Repeat the line that contains "one mesh. */", the line that contains "imported = [obj", and all lines between them, exactly and with no other lines.

..............................

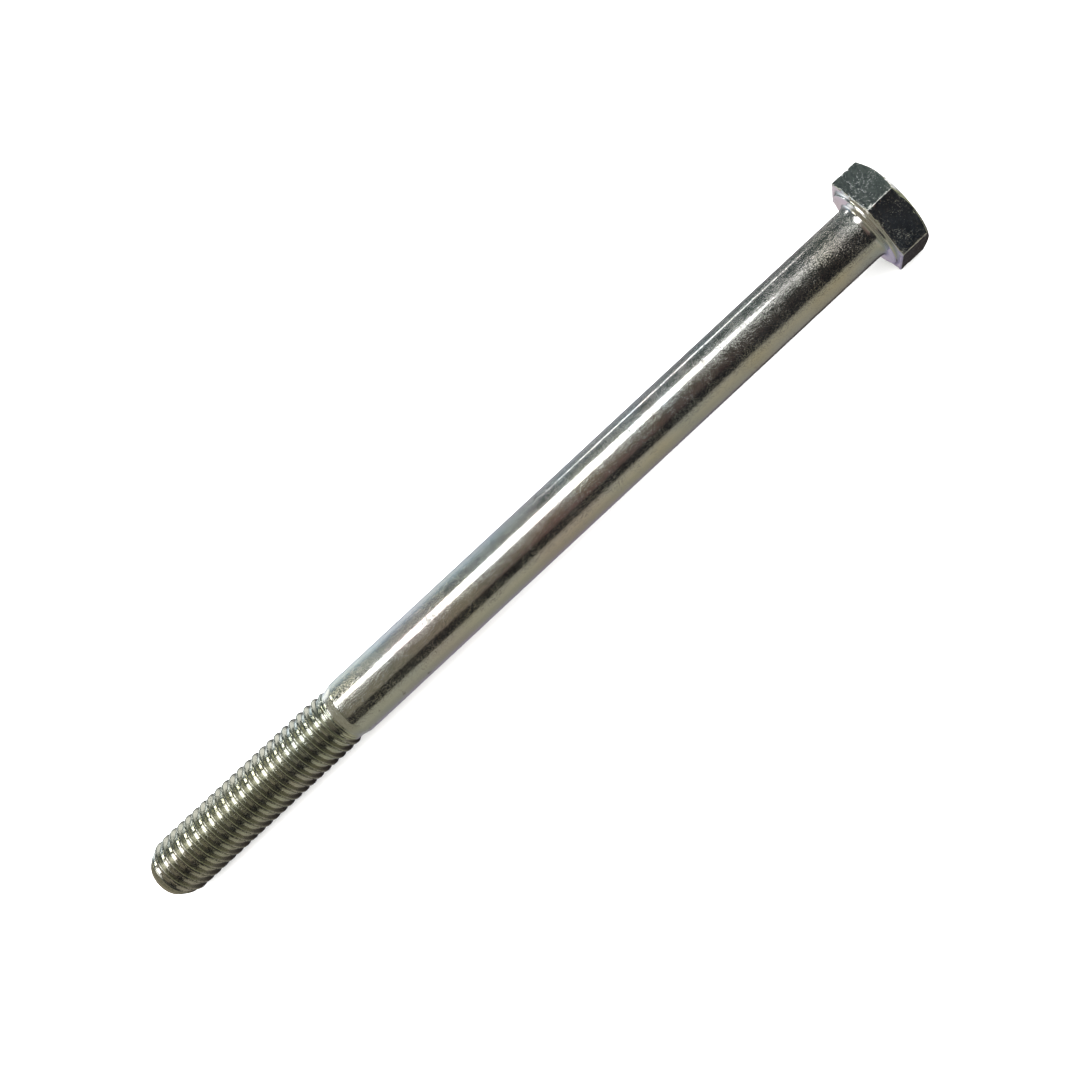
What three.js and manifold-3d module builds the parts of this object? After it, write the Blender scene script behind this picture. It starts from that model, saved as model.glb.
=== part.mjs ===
// A partially threaded hexagon head bolt, M8 x 120, forged and rolled from one piece of steel.
//
// Frame, in millimetres: the bolt's axis is X, with the head towards +X and the shank towards -X. The origin
// is on the axis, in the bearing plane under the head. Two of the head's six flats face +Z and -Z.

import * as THREE from "three";
import { mergeVertices } from "three/addons/utils/BufferGeometryUtils.js";
import Module from "manifold-3d";

// Head
const ACROSS_FLATS = 13;
const HEAD_HEIGHT = 5.3; // from the bearing plane to the top of the head
const CROWN_INSET = 0.325; // from each flat in to the edge of the flat top
const CROWN_CHAMFER_ANGLE = 30; // degrees, down from the flat top
const WASHER_FACE_INSET = 0.7; // from each flat in to the edge of the washer face
const WASHER_FACE_HEIGHT = 0.4;
const FILLET_RADIUS = 0.4; // between the shank and the bearing face

// Shank
const LENGTH = 120; // from the bearing plane to the end of the tip
const SHANK_DIAMETER = 7.88;
const SHOULDER_LENGTH = 1.6; // the rounded step from the neck up to the shank
const NECK_LENGTH = 0.4;

// Thread
const THREAD_DIAMETER = 7.96; // over the crests
const PITCH = 1.25;
const FLANK_ANGLE = 60; // degrees, between the two flanks of a groove
const CREST_WIDTH = PITCH / 8;
const THREAD_LENGTH = 30; // from the end of the tip to the neck
const NECK_DEPTH = 0.33; // from the crests down to the plain neck between the thread and the shank
const LAST_CREST_TAPER = 0.5; // length of the slope from the last crest down to the neck
const RUNOUT_TURNS = 1.25; // turns over which the groove lifts out of the blank
const TIP_CHAMFER_DEPTH = 0.93; // from the crests down to the edge of the tip's end face
const TIP_CHAMFER_LENGTH = 2.1;

// Facets
const FACETS = 36; // round the axis, a multiple of 4, shared by the blank and the groove
const FILLET_FACETS = 4;
const SHOULDER_FACETS = 5;
const OVERRUN = 1; // how far a cutting or trimming body stands clear of what it cuts

const CREST_RADIUS = THREAD_DIAMETER / 2;
const NECK_RADIUS = CREST_RADIUS - NECK_DEPTH;
const SHANK_RADIUS = SHANK_DIAMETER / 2;
const GROOVE_DEPTH = (17 / 24) * (PITCH / (2 * Math.tan(THREE.MathUtils.degToRad(FLANK_ANGLE / 2))));

const wasm = await Module();
wasm.setup();

/** A closed three.js geometry as a solid that can be joined and cut. */
function solidOf(geometry) {
  const bare = geometry.clone();
  bare.deleteAttribute("normal");
  bare.deleteAttribute("uv");
  const merged = mergeVertices(bare, 1e-4);
  return new wasm.Manifold(
    new wasm.Mesh({
      numProp: 3,
      vertProperties: new Float32Array(merged.attributes.position.array),
      triVerts: new Uint32Array(merged.index.array),
    }),
  );
}

/** A joined or cut solid as a three.js geometry. */
function geometryOf(solid) {
  const mesh = solid.getMesh();
  const geometry = new THREE.BufferGeometry();
  geometry.setAttribute("position", new THREE.BufferAttribute(mesh.vertProperties, mesh.numProp));
  geometry.setIndex(new THREE.BufferAttribute(mesh.triVerts, 1));
  geometry.computeVertexNormals();
  return geometry;
}

/** A solid turned about the X axis from a profile of [radius, x] points, which runs towards +X. */
function turned(profile) {
  const points = profile.map(([radius, x]) => new THREE.Vector2(radius, x));
  return solidOf(new THREE.LatheGeometry(points, FACETS).rotateZ(-Math.PI / 2));
}

/** The rounded step from the neck up to the shank, starting at x: a quarter of an ellipse. */
function shoulderProfile(x) {
  const rise = SHANK_RADIUS - NECK_RADIUS;
  return Array.from({ length: SHOULDER_FACETS + 1 }, (_, i) => {
    const angle = (i / SHOULDER_FACETS) * (Math.PI / 2);
    return [NECK_RADIUS + rise * Math.sin(angle), x + SHOULDER_LENGTH * (1 - Math.cos(angle))];
  });
}

/** The fillet from the shank out to the bearing plane: a quarter of a circle. */
function filletProfile() {
  const centre = SHANK_RADIUS + FILLET_RADIUS;
  return Array.from({ length: FILLET_FACETS + 1 }, (_, i) => {
    const angle = (i / FILLET_FACETS) * (Math.PI / 2);
    return [centre - FILLET_RADIUS * Math.cos(angle), -FILLET_RADIUS * (1 - Math.sin(angle))];
  });
}

/** The turned body before threading: tip, thread blank, neck, shank, fillet and washer face. */
function blank() {
  const tip = -LENGTH;
  const neck = tip + THREAD_LENGTH;
  const washerFaceRadius = ACROSS_FLATS / 2 - WASHER_FACE_INSET;
  const insideHead = WASHER_FACE_HEIGHT + (HEAD_HEIGHT - WASHER_FACE_HEIGHT) / 2;
  return turned([
    [0, tip],
    [CREST_RADIUS - TIP_CHAMFER_DEPTH, tip],
    [CREST_RADIUS, tip + TIP_CHAMFER_LENGTH],
    [CREST_RADIUS, neck - LAST_CREST_TAPER],
    [NECK_RADIUS, neck],
    ...shoulderProfile(neck + NECK_LENGTH),
    ...filletProfile(),
    [washerFaceRadius, 0],
    [washerFaceRadius, insideHead],
    [0, insideHead],
  ]);
}

/** The hexagonal prism of the head, trimmed by the cone of its top chamfer. */
function head() {
  const cornerRadius = ACROSS_FLATS / Math.sqrt(3);
  const corners = Array.from({ length: 6 }, (_, i) => {
    const angle = (i / 6) * 2 * Math.PI;
    return new THREE.Vector2(-cornerRadius * Math.sin(angle), cornerRadius * Math.cos(angle));
  });
  const height = HEAD_HEIGHT - WASHER_FACE_HEIGHT;
  const prism = new THREE.ExtrudeGeometry(new THREE.Shape(corners), { depth: height, bevelEnabled: false });
  prism.rotateY(Math.PI / 2).translate(WASHER_FACE_HEIGHT, 0, 0);
  const crownRadius = ACROSS_FLATS / 2 - CROWN_INSET;
  const outside = cornerRadius + OVERRUN;
  const drop = (outside - crownRadius) * Math.tan(THREE.MathUtils.degToRad(CROWN_CHAMFER_ANGLE));
  const crown = turned([
    [0, -OVERRUN],
    [outside, -OVERRUN],
    [outside, HEAD_HEIGHT - drop],
    [crownRadius, HEAD_HEIGHT],
    [0, HEAD_HEIGHT],
  ]);
  return solidOf(prism).intersect(crown);
}

/** The section of the groove: x along the axis from its middle, y the distance from the axis. */
function grooveSection() {
  const root = CREST_RADIUS - GROOVE_DEPTH;
  const mouth = (PITCH - CREST_WIDTH) / 2;
  const rootHalfWidth = mouth - GROOVE_DEPTH * Math.tan(THREE.MathUtils.degToRad(FLANK_ANGLE / 2));
  return new THREE.Shape([
    new THREE.Vector2(-rootHalfWidth, root),
    new THREE.Vector2(rootHalfWidth, root),
    new THREE.Vector2(mouth, CREST_RADIUS),
    new THREE.Vector2(mouth, CREST_RADIUS + OVERRUN),
    new THREE.Vector2(-mouth, CREST_RADIUS + OVERRUN),
    new THREE.Vector2(-mouth, CREST_RADIUS),
  ]);
}

/** The right-hand helical groove, from beyond the tip to the neck, where it lifts out of the blank. */
function groove() {
  const turns = Math.ceil((THREAD_LENGTH + PITCH) / PITCH);
  const start = -LENGTH + THREAD_LENGTH - turns * PITCH;
  const lift = GROOVE_DEPTH + OVERRUN / 4;
  const geometry = new THREE.ExtrudeGeometry(grooveSection(), {
    depth: turns,
    steps: turns * FACETS,
    bevelEnabled: false,
  });
  const position = geometry.attributes.position;
  for (let i = 0; i < position.count; i++) {
    const turn = position.getZ(i);
    const lifted = Math.max(0, (turn - turns + RUNOUT_TURNS) / RUNOUT_TURNS) * lift;
    const radius = position.getY(i) + lifted;
    const angle = turn * 2 * Math.PI;
    const x = start + turn * PITCH + position.getX(i);
    position.setXYZ(i, x, radius * Math.cos(angle), radius * Math.sin(angle));
  }
  return solidOf(geometry);
}

/** The whole bolt as one mesh. */
function bolt() {
  const solid = blank().subtract(groove()).add(head());
  const zincPlatedSteel = new THREE.MeshStandardMaterial({ color: 0x9a9c98, roughness: 0.25, metalness: 1 });
  const mesh = new THREE.Mesh(geometryOf(solid), zincPlatedSteel);
  mesh.name = "hex_bolt";
  return mesh;
}

const part = new THREE.Group();
part.add(bolt());

export default part;
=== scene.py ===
"""A long hexagon head bolt in bright zinc plated steel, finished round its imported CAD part.

The bolt's shape is built in millimetres in the part's own frame, with its axis along X, and turned into
metres at the end. One closed mesh stands for the one forged and rolled piece of steel.
"""

import logging
import math
from collections.abc import Callable
from dataclasses import dataclass, field
from enum import Enum

import bmesh
import bpy
from mathutils import Matrix, Vector, noise


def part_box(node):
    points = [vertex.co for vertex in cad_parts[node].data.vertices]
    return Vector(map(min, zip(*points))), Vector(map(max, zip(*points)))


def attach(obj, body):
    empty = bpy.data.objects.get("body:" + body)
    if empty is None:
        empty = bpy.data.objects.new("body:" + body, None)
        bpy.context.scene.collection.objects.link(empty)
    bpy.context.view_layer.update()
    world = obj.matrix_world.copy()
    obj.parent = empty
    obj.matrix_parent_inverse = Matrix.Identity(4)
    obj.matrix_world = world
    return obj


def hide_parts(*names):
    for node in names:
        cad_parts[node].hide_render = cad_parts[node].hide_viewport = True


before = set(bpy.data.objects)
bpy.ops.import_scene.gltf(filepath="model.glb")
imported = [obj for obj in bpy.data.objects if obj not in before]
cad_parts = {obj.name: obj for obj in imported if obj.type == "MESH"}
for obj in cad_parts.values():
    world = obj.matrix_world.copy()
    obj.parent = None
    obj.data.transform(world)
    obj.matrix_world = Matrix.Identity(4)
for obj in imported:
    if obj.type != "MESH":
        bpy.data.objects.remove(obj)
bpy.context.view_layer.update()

NODE = "hex_bolt"
BODY = "root"
METRES_PER_MILLIMETRE = 0.001

Triple = tuple[float, float, float]
Colour = Triple
Socket = bpy.types.NodeSocket
Source = Socket | float | tuple[float, ...]
log = logging.getLogger("hex_bolt")


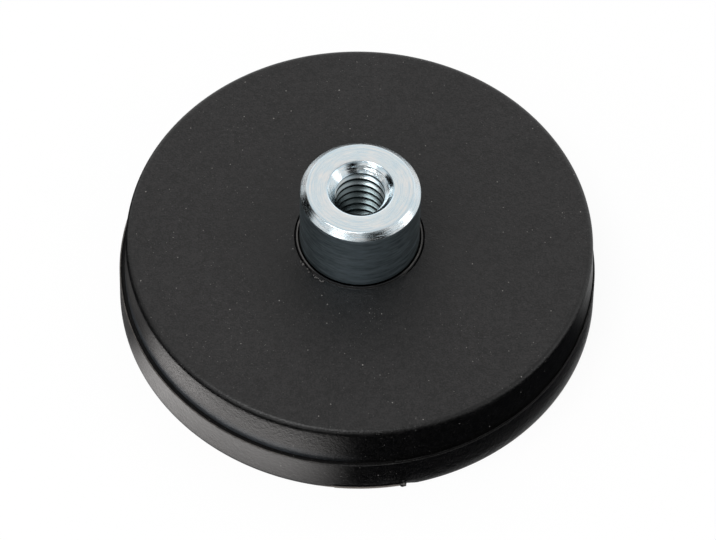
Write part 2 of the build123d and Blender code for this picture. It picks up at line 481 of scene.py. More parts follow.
def rubber_finish(colours, jacket, flash):
    """Matt black rubber: a faint bloom, grain, strewn dust, one shallow crease and paler torn edges, with
    painted shade in the gate's scar, in the gap round the bush and in front of the bush, a painted sheen
    above the parting line and painted highlights on the lip and the collar's crest.
    """
    material, tree = new_finish("moulded_rubber")
    spot, x, y, z = tree.place()
    middle = lower_centre(jacket)
    radius = (x * x + y * y) ** 0.5
    lower_radius = ((x - middle.x) ** 2 + (y - middle.y) ** 2) ** 0.5
    top, parting = jacket.body_height, jacket.band_height
    drift = tree.noise(spot, 4.5 * MM, detail=3.0)
    mottle = tree.noise(spot, 0.7 * MM, detail=4.0, roughness=0.7)
    pebble = tree.noise(spot, 0.28 * MM, roughness=0.6)
    grain = tree.noise(spot, 0.12 * MM, detail=1.0, roughness=0.6)

    # Bloom: full on the flat top and thinnest on the sides; it thins near the bush as painted shade from the
    # bush.
    on_top = z.between(top - 0.015 * MM, top - 0.002 * MM)
    bloom_and_bush_shade = 0.25 + on_top * (0.25 + radius.between(4.5 * MM, 12 * MM) * 0.4)
    bloomed = 0.46 + (grain - 0.5) * 2.8 + (pebble - 0.5) * 1.8
    bloomed = bloomed + (mottle - 0.5) * 1.2 + (drift - 0.5) * 0.5
    body = tree.blend(bloomed.between(-0.25, 1.25) * bloom_and_bush_shade, rgb(colours.rubber), rgb(colours.bloom))

    # Painted sheen: a bluish reflection painted as a belt above the parting line, on the left half, where
    # light falls.
    leftward = ((y * -0.4 - x) / radius).between(0.32, 0.8)
    belt = z.between(parting + 0.02 * MM, parting + 0.05 * MM)
    belt = belt * (1 - z.between(parting + 0.45 * MM, parting + 1.1 * MM))
    body = tree.blend(belt * leftward * (0.15 + mottle * 0.8), body, rgb(colours.painted_sheen))

    # The lip and the groove beside it, which meet at the inner edge of the lip.
    lip_inner = wall_foot(jacket) + jacket.groove_width
    past_groove = lower_radius.between(lip_inner - 0.01 * MM, lip_inner + 0.01 * MM)
    lip = past_groove * z.between(parting - 0.03 * MM, parting - 0.005 * MM)
    lip = lip * (1 - z.between(parting + 0.25 * MM, parting + 0.3 * MM))
    groove_floor = parting - jacket.groove_depth
    groove = (1 - past_groove) * z.between(groove_floor - 0.02 * MM, groove_floor)
    groove = groove * (1 - z.between(parting - 0.03 * MM, parting - 0.01 * MM))

    # The torn gate: a pale film at the foot, a scar over it painted dark as the shade under the band's
    # overhang, and a nub at its end.
    film_middle, film_half, nub_side = -0.9 * MM, 2.7 * MM, 2.1 * MM
    across = x * -sin(flash.gate_azimuth) + y * cos(flash.gate_azimuth)
    near_gate = 1 - abs(across - film_middle).between(film_half, film_half + 0.1 * MM)
    near_gate = near_gate * (y * -1).between(0.7 * BAND_FOOT, 0.75 * BAND_FOOT)
    film = near_gate * lower_radius.between(BAND_FOOT - 0.11 * MM, BAND_FOOT - 0.06 * MM)
    film = film * (1 - z.between(flash.film + 0.005 * MM, flash.film + 0.02 * MM))
    scar = near_gate * (1 - z.between(flash.gate_height - 0.06 * MM, flash.gate_height))
    scar = scar * lower_radius.between(BAND_FOOT - 0.6 * MM, BAND_FOOT - 0.5 * MM)
    scar = scar * (1 - lower_radius.between(BAND_FOOT - 0.14 * MM, BAND_FOOT - 0.09 * MM))
    nub = 1 - abs(across - nub_side).between(0.3 * MM, 0.4 * MM)
    nub = nub * lower_radius.between(BAND_FOOT + 0.02 * MM, BAND_FOOT + 0.05 * MM)

    # Round the bush: the gap, painted dark as its shade, the collar's crest with a painted highlight, and
    # the crumbs outside it.
    gap_edge = BUSH_HIGH.x + jacket.shutoff_gap
    collar_edge = gap_edge + jacket.collar_width
    gap = (1 - radius.between(gap_edge - 0.01 * MM, gap_edge + 0.02 * MM)) * z.between(0.8 * top, 0.85 * top)
    # Painted highlight: the crest is paler at the bush's left and right.
    crest = z.between(top + 0.5 * jacket.collar_height, top + 0.9 * jacket.collar_height)
    crest = crest * (1 - radius.between(collar_edge, collar_edge + 0.02 * MM))
    crest = crest * (abs(x) / radius).between(0.55, 0.9)
    crumbs = radius.between(collar_edge + 0.06 * MM, collar_edge + 0.1 * MM)
    crumbs = crumbs * z.between(top + 0.01 * MM, top + 0.03 * MM)

    # Torn rubber on the nub and the crumbs; on the lip and the collar's crest this paler colour is also a
    # painted highlight.
    torn = lip * 0.14 + nub * grain.between(0.45, 0.62) * 1.6 + crest * 0.8 + crumbs * 1.8
    body = tree.blend((torn * (0.4 + mottle)).between(0.0, 1.0), body, rgb(colours.torn))
    # The film's own pale rubber, and a painted highlight on the lip's left side.
    pale = film + lip * leftward * mottle * 0.8
    body = tree.blend(pale.between(0.0, 1.0), body, rgb(colours.film))
    # Painted shade: near black in the scar under the band's overhang and in the gap round the bush.
    painted_shade = scar + gap
    body = tree.blend(painted_shade.between(0.0, 1.0), body, rgb(colours.rubber))

    # Dust: a fuzz of fine specks that comes and goes, and a few larger ones.
    fuzz = tree.specks(spot, 0.14 * MM, 0.065 * MM) * (0.35 + drift.between(0.40, 0.60) * 0.65)
    body = tree.blend(fuzz * 0.36, body, rgb(colours.dust))
    body = tree.blend(tree.specks(spot, 0.40 * MM, 0.10 * MM) * 0.8, body, rgb(colours.dust))

    # One shallow crease in the top: part of a ring about a point near the bush.
    crease_x, crease_y, crease_radius = 0.6 * MM, 2.3 * MM, 6.08 * MM
    off_ring = ((x - crease_x) ** 2 + (y - crease_y) ** 2) ** 0.5 - crease_radius
    crease = 1 - abs(off_ring).between(0.0, 0.16 * MM)
    crease = crease * (1 - abs(y - crease_y).between(1.0 * MM, 2.3 * MM))
    crease = crease * x.between(2.0 * MM, 4.0 * MM) * on_top

    grained = tree.bump(grain + pebble * 1.6 + mottle * 1.5, 0.016 * MM)
    creased = tree.bump(crease, 0.02 * MM, grained)
    coat(tree, {
        "Base Color": body,
        "Roughness": 0.28 + mottle * 0.1 + grain * 0.1 + on_top * 0.14 + (groove + painted_shade) * 0.45,
        "Specular IOR Level": 0.33,
        "Normal": creased,
    })
    return material


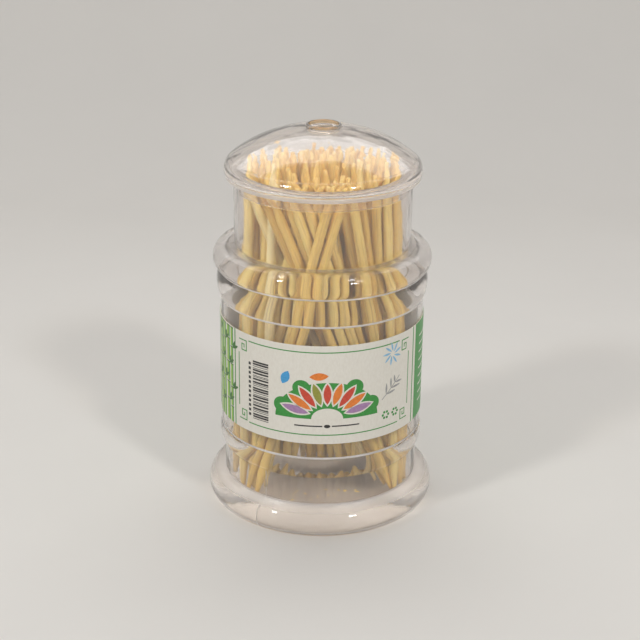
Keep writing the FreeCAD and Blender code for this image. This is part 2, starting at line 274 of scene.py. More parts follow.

..............................

_Expected answer:_
/** The whole bolt as one mesh. */
function bolt() {
  const solid = blank().subtract(groove()).add(head());
  const zincPlatedSteel = new THREE.MeshStandardMaterial({ color: 0x9a9c98, roughness: 0.25, metalness: 1 });
  const mesh = new THREE.Mesh(geometryOf(solid), zincPlatedSteel);
  mesh.name = "hex_bolt";
  return mesh;
}

const part = new THREE.Group();
part.add(bolt());

export default part;
=== scene.py ===
"""A long hexagon head bolt in bright zinc plated steel, finished round its imported CAD part.

The bolt's shape is built in millimetres in the part's own frame, with its axis along X, and turned into
metres at the end. One closed mesh stands for the one forged and rolled piece of steel.
"""

import logging
import math
from collections.abc import Callable
from dataclasses import dataclass, field
from enum import Enum

import bmesh
import bpy
from mathutils import Matrix, Vector, noise


def part_box(node):
    points = [vertex.co for vertex in cad_parts[node].data.vertices]
    return Vector(map(min, zip(*points))), Vector(map(max, zip(*points)))


def attach(obj, body):
    empty = bpy.data.objects.get("body:" + body)
    if empty is None:
        empty = bpy.data.objects.new("body:" + body, None)
        bpy.context.scene.collection.objects.link(empty)
    bpy.context.view_layer.update()
    world = obj.matrix_world.copy()
    obj.parent = empty
    obj.matrix_parent_inverse = Matrix.Identity(4)
    obj.matrix_world = world
    return obj


def hide_parts(*names):
    for node in names:
        cad_parts[node].hide_render = cad_parts[node].hide_viewport = True


before = set(bpy.data.objects)
bpy.ops.import_scene.gltf(filepath="model.glb")
imported = [obj for obj in bpy.data.objects if obj not in before]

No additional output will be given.